Service Versus Trades: A Clean Contrast

Think about what the work produces. Trades produce or repair physical assets, a building wired safely, a pipe that does not leak, a bridge that carries weight. Service produces experience and trust at scale, a consistently hot meal, a clean dining room, a smile and a solved problem when something goes wrong. Both are essential. The path to each uses different schools, different tests, and different protections. You can honor one without diminishing the other.

Career Choice and Fit

If you are choosing your path, ask practical questions. Do you enjoy reading people and making fast calls in a team setting? Do you like a clean checklist executed to perfection? Does coaching someone light you up? Service might be for you. Do you love tools, drawings, and the satisfaction of a tangible build, plus the idea of a license that travels? A trade might be your lane. Either way, go where your temperament shines. If you start at McDonald’s, treat it like a paid boot camp for operations. Borrow every competency the job offers. Stack them. The world pays for reliable operators.
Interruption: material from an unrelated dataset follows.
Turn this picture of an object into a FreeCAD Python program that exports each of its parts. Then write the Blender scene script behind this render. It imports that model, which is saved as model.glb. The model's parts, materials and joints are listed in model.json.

The Culture Shift That Would Help

Imagine if we stopped ranking jobs like a high school cafeteria. Imagine if parents spoke about a first fast food job as a serious training ground, not a cautionary tale. Imagine if stores invested in coaching as a craft, so new crew members felt like apprentices, not bodies. It would change retention, guest experience, and the number of people who see a future past their first uniform. That is not naïve. It is what the best run locations already do, and it shows in their metrics and their morale.

The Bottom Line

McDonald’s frontline roles belong to the service sector, not the traditional blue collar trades. The uniform can fool you, and the physical demands certainly overlap, but the industry, the tasks, and the training place it firmly in services. That does not make it lesser. It makes it different. The work is a master class in operations under pressure, and the ladder from crew to management to corporate is real if you treat every shift like practice for the next rung. Call it service. Call it grey collar if you want an in-between. Just do not call it easy.

Frequently Asked Questions (FAQs)

  1. Is working at McDonald’s considered unskilled labor?
    No, it requires high-level multitasking and operational skills.
  2. What is a “Grey Collar” job?
    A job that combines physical labor with technical or service-based tasks.
  3. Can a McDonald’s job lead to a corporate career?
    Yes, through internal management pathways and operations training.